**Data:**
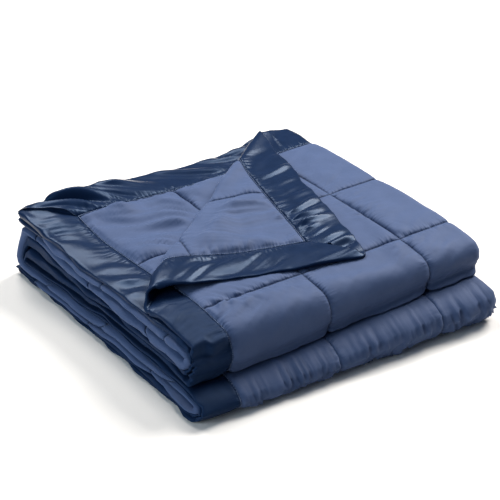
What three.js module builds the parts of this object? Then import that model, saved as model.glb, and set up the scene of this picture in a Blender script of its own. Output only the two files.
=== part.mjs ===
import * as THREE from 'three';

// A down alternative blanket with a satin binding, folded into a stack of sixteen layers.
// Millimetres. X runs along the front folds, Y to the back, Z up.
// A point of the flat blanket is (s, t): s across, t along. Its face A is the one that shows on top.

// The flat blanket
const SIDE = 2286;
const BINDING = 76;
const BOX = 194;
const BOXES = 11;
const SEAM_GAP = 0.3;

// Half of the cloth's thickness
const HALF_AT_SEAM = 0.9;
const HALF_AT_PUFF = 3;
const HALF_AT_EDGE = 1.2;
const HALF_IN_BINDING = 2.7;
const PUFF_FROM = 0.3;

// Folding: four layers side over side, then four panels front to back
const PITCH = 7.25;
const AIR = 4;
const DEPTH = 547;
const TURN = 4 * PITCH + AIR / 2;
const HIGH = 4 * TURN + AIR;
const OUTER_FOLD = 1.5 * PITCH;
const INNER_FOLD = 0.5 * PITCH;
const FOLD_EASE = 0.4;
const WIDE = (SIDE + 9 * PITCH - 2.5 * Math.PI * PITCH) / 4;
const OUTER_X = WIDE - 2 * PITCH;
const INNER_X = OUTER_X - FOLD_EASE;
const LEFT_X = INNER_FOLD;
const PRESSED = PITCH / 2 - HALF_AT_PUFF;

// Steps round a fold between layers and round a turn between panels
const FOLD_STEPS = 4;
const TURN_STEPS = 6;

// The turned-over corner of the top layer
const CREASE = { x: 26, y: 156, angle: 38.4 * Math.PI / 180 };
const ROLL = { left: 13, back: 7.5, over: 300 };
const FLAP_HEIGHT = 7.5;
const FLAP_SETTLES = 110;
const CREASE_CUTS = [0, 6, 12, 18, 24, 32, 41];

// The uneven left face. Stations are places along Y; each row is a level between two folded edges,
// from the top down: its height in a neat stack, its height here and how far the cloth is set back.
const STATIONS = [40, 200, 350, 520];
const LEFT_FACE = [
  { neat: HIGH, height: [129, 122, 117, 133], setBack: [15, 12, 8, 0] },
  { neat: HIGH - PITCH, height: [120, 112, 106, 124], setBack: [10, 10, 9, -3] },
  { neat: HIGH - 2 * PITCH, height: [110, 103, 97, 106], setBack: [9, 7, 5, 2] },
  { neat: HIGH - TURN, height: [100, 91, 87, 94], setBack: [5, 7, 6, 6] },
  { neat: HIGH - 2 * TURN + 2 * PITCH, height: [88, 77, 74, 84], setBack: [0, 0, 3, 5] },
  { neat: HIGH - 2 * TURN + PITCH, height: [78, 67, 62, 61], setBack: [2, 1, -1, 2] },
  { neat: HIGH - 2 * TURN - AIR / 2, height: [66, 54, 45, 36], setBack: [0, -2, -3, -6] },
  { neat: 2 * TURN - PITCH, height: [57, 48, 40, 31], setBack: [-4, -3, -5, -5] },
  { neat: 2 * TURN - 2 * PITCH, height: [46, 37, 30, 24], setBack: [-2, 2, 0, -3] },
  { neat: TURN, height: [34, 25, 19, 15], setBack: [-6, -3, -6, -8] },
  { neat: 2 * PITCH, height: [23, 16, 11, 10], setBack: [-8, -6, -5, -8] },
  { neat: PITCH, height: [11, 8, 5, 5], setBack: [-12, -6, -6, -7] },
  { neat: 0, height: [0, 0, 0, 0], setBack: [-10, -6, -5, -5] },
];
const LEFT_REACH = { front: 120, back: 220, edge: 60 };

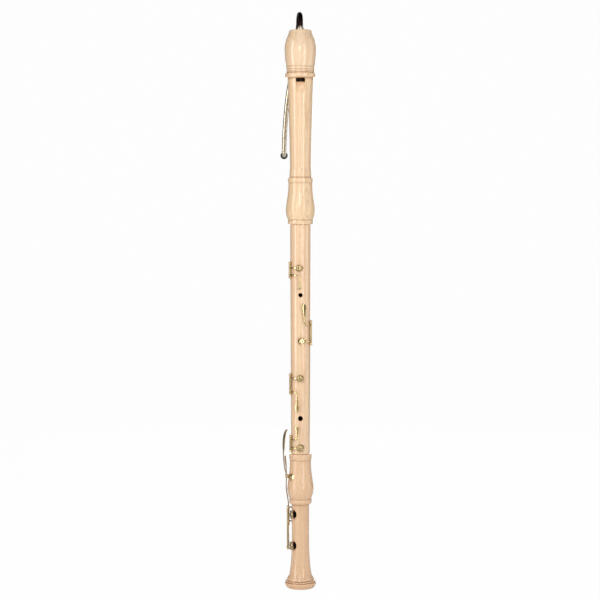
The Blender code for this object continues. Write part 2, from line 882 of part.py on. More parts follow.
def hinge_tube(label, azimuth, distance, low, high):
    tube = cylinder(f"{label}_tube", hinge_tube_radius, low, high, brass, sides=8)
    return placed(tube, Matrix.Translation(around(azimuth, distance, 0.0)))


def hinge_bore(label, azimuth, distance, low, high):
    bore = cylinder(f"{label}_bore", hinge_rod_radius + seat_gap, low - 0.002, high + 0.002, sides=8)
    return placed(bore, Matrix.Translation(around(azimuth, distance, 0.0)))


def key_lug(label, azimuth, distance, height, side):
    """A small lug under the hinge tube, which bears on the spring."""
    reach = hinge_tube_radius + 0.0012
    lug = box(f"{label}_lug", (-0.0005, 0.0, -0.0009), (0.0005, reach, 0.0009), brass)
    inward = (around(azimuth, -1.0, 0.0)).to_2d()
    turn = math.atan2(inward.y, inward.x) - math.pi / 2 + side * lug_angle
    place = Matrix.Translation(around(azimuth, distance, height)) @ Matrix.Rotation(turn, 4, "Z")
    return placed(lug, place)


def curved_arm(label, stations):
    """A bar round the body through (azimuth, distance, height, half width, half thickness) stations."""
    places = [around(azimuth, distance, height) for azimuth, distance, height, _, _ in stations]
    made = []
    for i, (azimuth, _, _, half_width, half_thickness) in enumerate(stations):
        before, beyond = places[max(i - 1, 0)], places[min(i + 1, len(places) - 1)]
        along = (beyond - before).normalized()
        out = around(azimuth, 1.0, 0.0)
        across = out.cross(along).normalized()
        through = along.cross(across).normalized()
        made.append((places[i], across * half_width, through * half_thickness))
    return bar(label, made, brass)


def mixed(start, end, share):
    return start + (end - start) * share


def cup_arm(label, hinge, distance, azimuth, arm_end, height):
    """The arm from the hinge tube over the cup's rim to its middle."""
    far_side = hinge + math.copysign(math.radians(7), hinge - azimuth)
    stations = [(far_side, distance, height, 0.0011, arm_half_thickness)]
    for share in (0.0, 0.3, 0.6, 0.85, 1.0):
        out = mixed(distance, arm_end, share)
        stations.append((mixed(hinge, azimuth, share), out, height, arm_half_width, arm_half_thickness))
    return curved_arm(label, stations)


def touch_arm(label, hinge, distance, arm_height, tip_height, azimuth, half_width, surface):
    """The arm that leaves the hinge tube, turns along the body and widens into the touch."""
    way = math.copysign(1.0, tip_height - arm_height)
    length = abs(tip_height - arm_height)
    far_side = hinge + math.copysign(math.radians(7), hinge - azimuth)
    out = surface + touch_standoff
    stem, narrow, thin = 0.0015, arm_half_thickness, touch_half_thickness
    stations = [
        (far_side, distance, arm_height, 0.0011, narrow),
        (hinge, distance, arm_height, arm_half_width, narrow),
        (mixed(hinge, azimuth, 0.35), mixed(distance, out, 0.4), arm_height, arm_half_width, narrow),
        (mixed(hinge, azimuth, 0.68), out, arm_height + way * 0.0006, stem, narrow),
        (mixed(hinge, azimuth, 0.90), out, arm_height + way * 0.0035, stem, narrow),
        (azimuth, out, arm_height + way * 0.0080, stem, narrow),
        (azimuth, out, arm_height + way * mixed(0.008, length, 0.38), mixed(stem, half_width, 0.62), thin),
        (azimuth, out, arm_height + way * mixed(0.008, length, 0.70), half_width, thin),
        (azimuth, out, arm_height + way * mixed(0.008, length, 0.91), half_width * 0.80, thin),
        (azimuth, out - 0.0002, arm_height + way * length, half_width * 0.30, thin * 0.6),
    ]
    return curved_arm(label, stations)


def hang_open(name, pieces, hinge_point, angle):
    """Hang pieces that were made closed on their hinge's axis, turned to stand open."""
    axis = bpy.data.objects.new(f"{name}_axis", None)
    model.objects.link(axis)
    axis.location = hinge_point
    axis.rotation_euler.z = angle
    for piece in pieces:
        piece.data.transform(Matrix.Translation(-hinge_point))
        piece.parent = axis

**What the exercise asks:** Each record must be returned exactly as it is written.

**Written answer:**
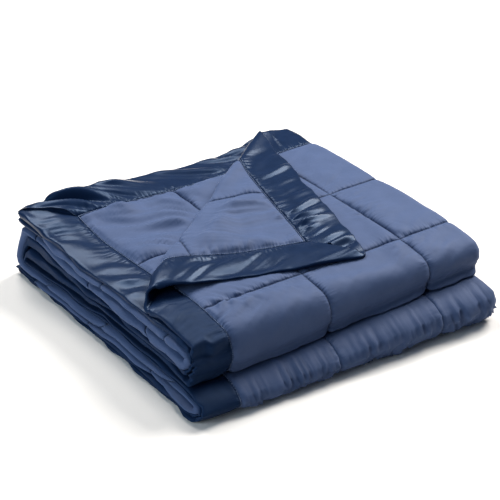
What three.js module builds the parts of this object? Then import that model, saved as model.glb, and set up the scene of this picture in a Blender script of its own. Output only the two files.
=== part.mjs ===
import * as THREE from 'three';

// A down alternative blanket with a satin binding, folded into a stack of sixteen layers.
// Millimetres. X runs along the front folds, Y to the back, Z up.
// A point of the flat blanket is (s, t): s across, t along. Its face A is the one that shows on top.

// The flat blanket
const SIDE = 2286;
const BINDING = 76;
const BOX = 194;
const BOXES = 11;
const SEAM_GAP = 0.3;

// Half of the cloth's thickness
const HALF_AT_SEAM = 0.9;
const HALF_AT_PUFF = 3;
const HALF_AT_EDGE = 1.2;
const HALF_IN_BINDING = 2.7;
const PUFF_FROM = 0.3;

// Folding: four layers side over side, then four panels front to back
const PITCH = 7.25;
const AIR = 4;
const DEPTH = 547;
const TURN = 4 * PITCH + AIR / 2;
const HIGH = 4 * TURN + AIR;
const OUTER_FOLD = 1.5 * PITCH;
const INNER_FOLD = 0.5 * PITCH;
const FOLD_EASE = 0.4;
const WIDE = (SIDE + 9 * PITCH - 2.5 * Math.PI * PITCH) / 4;
const OUTER_X = WIDE - 2 * PITCH;
const INNER_X = OUTER_X - FOLD_EASE;
const LEFT_X = INNER_FOLD;
const PRESSED = PITCH / 2 - HALF_AT_PUFF;

// Steps round a fold between layers and round a turn between panels
const FOLD_STEPS = 4;
const TURN_STEPS = 6;

// The turned-over corner of the top layer
const CREASE = { x: 26, y: 156, angle: 38.4 * Math.PI / 180 };
const ROLL = { left: 13, back: 7.5, over: 300 };
const FLAP_HEIGHT = 7.5;
const FLAP_SETTLES = 110;
const CREASE_CUTS = [0, 6, 12, 18, 24, 32, 41];

// The uneven left face. Stations are places along Y; each row is a level between two folded edges,
// from the top down: its height in a neat stack, its height here and how far the cloth is set back.
const STATIONS = [40, 200, 350, 520];
const LEFT_FACE = [
  { neat: HIGH, height: [129, 122, 117, 133], setBack: [15, 12, 8, 0] },
  { neat: HIGH - PITCH, height: [120, 112, 106, 124], setBack: [10, 10, 9, -3] },
  { neat: HIGH - 2 * PITCH, height: [110, 103, 97, 106], setBack: [9, 7, 5, 2] },
  { neat: HIGH - TURN, height: [100, 91, 87, 94], setBack: [5, 7, 6, 6] },
  { neat: HIGH - 2 * TURN + 2 * PITCH, height: [88, 77, 74, 84], setBack: [0, 0, 3, 5] },
  { neat: HIGH - 2 * TURN + PITCH, height: [78, 67, 62, 61], setBack: [2, 1, -1, 2] },
  { neat: HIGH - 2 * TURN - AIR / 2, height: [66, 54, 45, 36], setBack: [0, -2, -3, -6] },
  { neat: 2 * TURN - PITCH, height: [57, 48, 40, 31], setBack: [-4, -3, -5, -5] },
  { neat: 2 * TURN - 2 * PITCH, height: [46, 37, 30, 24], setBack: [-2, 2, 0, -3] },
  { neat: TURN, height: [34, 25, 19, 15], setBack: [-6, -3, -6, -8] },
  { neat: 2 * PITCH, height: [23, 16, 11, 10], setBack: [-8, -6, -5, -8] },
  { neat: PITCH, height: [11, 8, 5, 5], setBack: [-12, -6, -6, -7] },
  { neat: 0, height: [0, 0, 0, 0], setBack: [-10, -6, -5, -5] },
];
const LEFT_REACH = { front: 120, back: 220, edge: 60 };

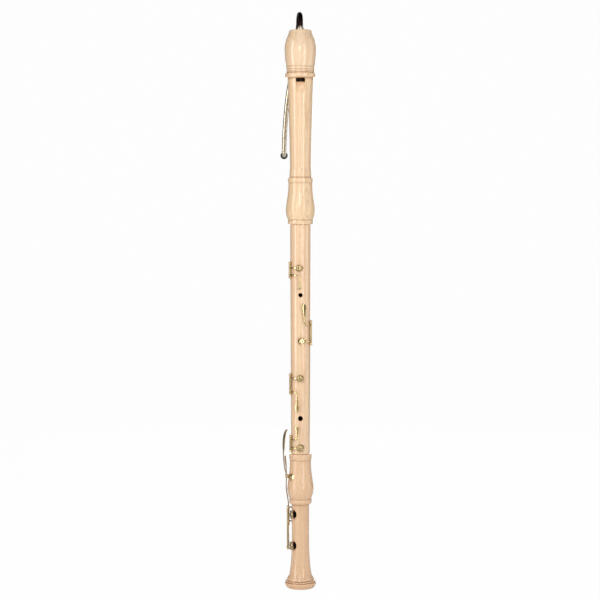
The Blender code for this object continues. Write part 2, from line 882 of part.py on. More parts follow.
def hinge_tube(label, azimuth, distance, low, high):
    tube = cylinder(f"{label}_tube", hinge_tube_radius, low, high, brass, sides=8)
    return placed(tube, Matrix.Translation(around(azimuth, distance, 0.0)))


def hinge_bore(label, azimuth, distance, low, high):
    bore = cylinder(f"{label}_bore", hinge_rod_radius + seat_gap, low - 0.002, high + 0.002, sides=8)
    return placed(bore, Matrix.Translation(around(azimuth, distance, 0.0)))


def key_lug(label, azimuth, distance, height, side):
    """A small lug under the hinge tube, which bears on the spring."""
    reach = hinge_tube_radius + 0.0012
    lug = box(f"{label}_lug", (-0.0005, 0.0, -0.0009), (0.0005, reach, 0.0009), brass)
    inward = (around(azimuth, -1.0, 0.0)).to_2d()
    turn = math.atan2(inward.y, inward.x) - math.pi / 2 + side * lug_angle
    place = Matrix.Translation(around(azimuth, distance, height)) @ Matrix.Rotation(turn, 4, "Z")
    return placed(lug, place)


def curved_arm(label, stations):
    """A bar round the body through (azimuth, distance, height, half width, half thickness) stations."""
    places = [around(azimuth, distance, height) for azimuth, distance, height, _, _ in stations]
    made = []
    for i, (azimuth, _, _, half_width, half_thickness) in enumerate(stations):
        before, beyond = places[max(i - 1, 0)], places[min(i + 1, len(places) - 1)]
        along = (beyond - before).normalized()
        out = around(azimuth, 1.0, 0.0)
        across = out.cross(along).normalized()
        through = along.cross(across).normalized()
        made.append((places[i], across * half_width, through * half_thickness))
    return bar(label, made, brass)


def mixed(start, end, share):
    return start + (end - start) * share


def cup_arm(label, hinge, distance, azimuth, arm_end, height):
    """The arm from the hinge tube over the cup's rim to its middle."""
    far_side = hinge + math.copysign(math.radians(7), hinge - azimuth)
    stations = [(far_side, distance, height, 0.0011, arm_half_thickness)]
    for share in (0.0, 0.3, 0.6, 0.85, 1.0):
        out = mixed(distance, arm_end, share)
        stations.append((mixed(hinge, azimuth, share), out, height, arm_half_width, arm_half_thickness))
    return curved_arm(label, stations)


def touch_arm(label, hinge, distance, arm_height, tip_height, azimuth, half_width, surface):
    """The arm that leaves the hinge tube, turns along the body and widens into the touch."""
    way = math.copysign(1.0, tip_height - arm_height)
    length = abs(tip_height - arm_height)
    far_side = hinge + math.copysign(math.radians(7), hinge - azimuth)
    out = surface + touch_standoff
    stem, narrow, thin = 0.0015, arm_half_thickness, touch_half_thickness
    stations = [
        (far_side, distance, arm_height, 0.0011, narrow),
        (hinge, distance, arm_height, arm_half_width, narrow),
        (mixed(hinge, azimuth, 0.35), mixed(distance, out, 0.4), arm_height, arm_half_width, narrow),
        (mixed(hinge, azimuth, 0.68), out, arm_height + way * 0.0006, stem, narrow),
        (mixed(hinge, azimuth, 0.90), out, arm_height + way * 0.0035, stem, narrow),
        (azimuth, out, arm_height + way * 0.0080, stem, narrow),
        (azimuth, out, arm_height + way * mixed(0.008, length, 0.38), mixed(stem, half_width, 0.62), thin),
        (azimuth, out, arm_height + way * mixed(0.008, length, 0.70), half_width, thin),
        (azimuth, out, arm_height + way * mixed(0.008, length, 0.91), half_width * 0.80, thin),
        (azimuth, out - 0.0002, arm_height + way * length, half_width * 0.30, thin * 0.6),
    ]
    return curved_arm(label, stations)


def hang_open(name, pieces, hinge_point, angle):
    """Hang pieces that were made closed on their hinge's axis, turned to stand open."""
    axis = bpy.data.objects.new(f"{name}_axis", None)
    model.objects.link(axis)
    axis.location = hinge_point
    axis.rotation_euler.z = angle
    for piece in pieces:
        piece.data.transform(Matrix.Translation(-hinge_point))
        piece.parent = axis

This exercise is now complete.